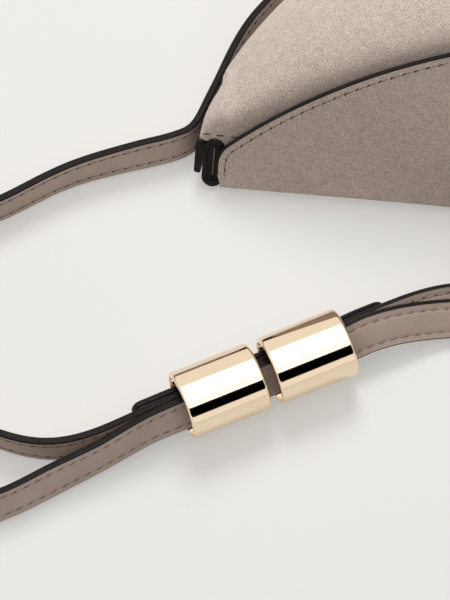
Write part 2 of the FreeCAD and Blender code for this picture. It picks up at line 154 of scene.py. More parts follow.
def coloured(material, colour):
    """Joins the colour to the shader."""
    material.node_tree.links.new(colour, shader_of(material).inputs["Base Color"])
    print("finish", material.name)


def raised(material, height, strength, distance):
    """The pattern felt as relief."""
    bump = material.node_tree.nodes.new("ShaderNodeBump")
    bump.inputs["Strength"].default_value = strength
    bump.inputs["Distance"].default_value = distance
    material.node_tree.links.new(height, bump.inputs["Height"])
    material.node_tree.links.new(bump.outputs["Normal"], shader_of(material).inputs["Normal"])

# %% Suede
suede, place = finish("taupe_suede", {
    "Roughness": 0.95, "Specular IOR Level": 0.15, "Sheen Weight": 0.25,
    "Sheen Roughness": 0.6, "Sheen Tint": (0.95, 0.88, 0.83, 1)})
fibres = grain(suede, place, scale=2900, detail=3)
mottling = grain(suede, place, scale=420, detail=4)
drift = grain(suede, place, scale=22, detail=2)
nap = tones(suede, drift, (0.632, 0.522, 0.458), (0.702, 0.584, 0.514))
nap = multiplied(suede, 0.75, nap, tones(suede, mottling, (0.86, 0.855, 0.85), (1, 1, 1),
                                         low_at=0.36, high_at=0.64))
nap = multiplied(suede, 0.85, nap, tones(suede, fibres, (0.42, 0.41, 0.40), (1, 1, 1),
                                         low_at=0.34, high_at=0.62))
coloured(suede, nap)
raised(suede, fibres, strength=0.5, distance=0.0003)

# %% [markdown]
# ## Strap leather, painted edge and thread
# The strap is smooth calf leather in the same taupe, a little glossy, with a very fine pore.
# Cut edges of leather goods are sealed with several coats of thick dark paint, which dries
# to a round bead with a soft gloss. The thread is tonal, and the holes that it pulls into
# the leather are darker than the thread, so they get a finish of their own.

# %% Strap leather
leather, place = finish("strap_leather", {"Roughness": 0.5})
pores = grain(leather, place, scale=2600, detail=2)
cloudy = grain(leather, place, scale=60, detail=3)
calf = tones(leather, cloudy, (0.420, 0.317, 0.266), (0.480, 0.366, 0.311))
calf = multiplied(leather, 0.5, calf, tones(leather, pores, (0.82, 0.81, 0.80), (1, 1, 1)))
coloured(leather, calf)
raised(leather, pores, strength=0.25, distance=0.0002)

# %% Painted edge
edge_paint, place = finish("edge_paint", {"Roughness": 0.36, "Specular IOR Level": 0.14})
ripple = grain(edge_paint, place, scale=500, detail=2)
coloured(edge_paint, tones(edge_paint, ripple, (0.0070, 0.0055, 0.0050),
                           (0.0125, 0.0100, 0.0090)))
raised(edge_paint, ripple, strength=0.2, distance=0.0003)

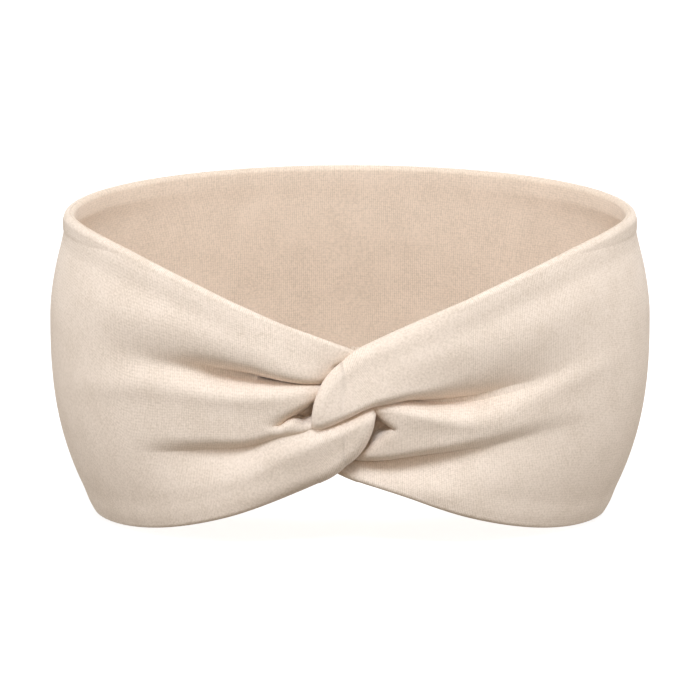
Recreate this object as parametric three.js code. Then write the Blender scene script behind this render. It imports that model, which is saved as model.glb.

::::::::

▶ **Short exercise**
Return only the exact lines from the opening of the records through the line that contains "# the leather", both included.

▶ **Written answer**
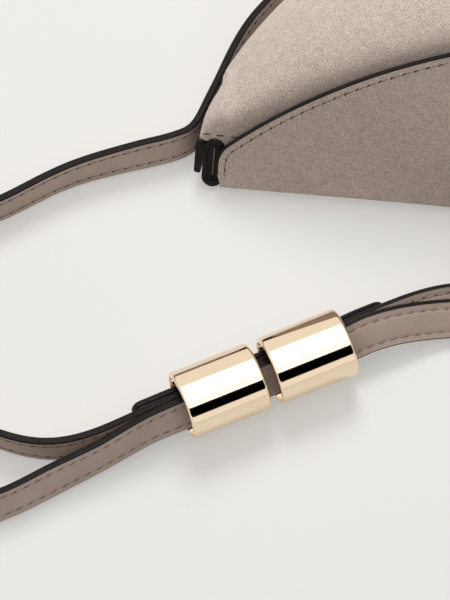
Write part 2 of the FreeCAD and Blender code for this picture. It picks up at line 154 of scene.py. More parts follow.
def coloured(material, colour):
    """Joins the colour to the shader."""
    material.node_tree.links.new(colour, shader_of(material).inputs["Base Color"])
    print("finish", material.name)


def raised(material, height, strength, distance):
    """The pattern felt as relief."""
    bump = material.node_tree.nodes.new("ShaderNodeBump")
    bump.inputs["Strength"].default_value = strength
    bump.inputs["Distance"].default_value = distance
    material.node_tree.links.new(height, bump.inputs["Height"])
    material.node_tree.links.new(bump.outputs["Normal"], shader_of(material).inputs["Normal"])

# %% Suede
suede, place = finish("taupe_suede", {
    "Roughness": 0.95, "Specular IOR Level": 0.15, "Sheen Weight": 0.25,
    "Sheen Roughness": 0.6, "Sheen Tint": (0.95, 0.88, 0.83, 1)})
fibres = grain(suede, place, scale=2900, detail=3)
mottling = grain(suede, place, scale=420, detail=4)
drift = grain(suede, place, scale=22, detail=2)
nap = tones(suede, drift, (0.632, 0.522, 0.458), (0.702, 0.584, 0.514))
nap = multiplied(suede, 0.75, nap, tones(suede, mottling, (0.86, 0.855, 0.85), (1, 1, 1),
                                         low_at=0.36, high_at=0.64))
nap = multiplied(suede, 0.85, nap, tones(suede, fibres, (0.42, 0.41, 0.40), (1, 1, 1),
                                         low_at=0.34, high_at=0.62))
coloured(suede, nap)
raised(suede, fibres, strength=0.5, distance=0.0003)

# %% [markdown]
# ## Strap leather, painted edge and thread
# The strap is smooth calf leather in the same taupe, a little glossy, with a very fine pore.
# Cut edges of leather goods are sealed with several coats of thick dark paint, which dries
# to a round bead with a soft gloss. The thread is tonal, and the holes that it pulls into
# the leather are darker than the thread, so they get a finish of their own.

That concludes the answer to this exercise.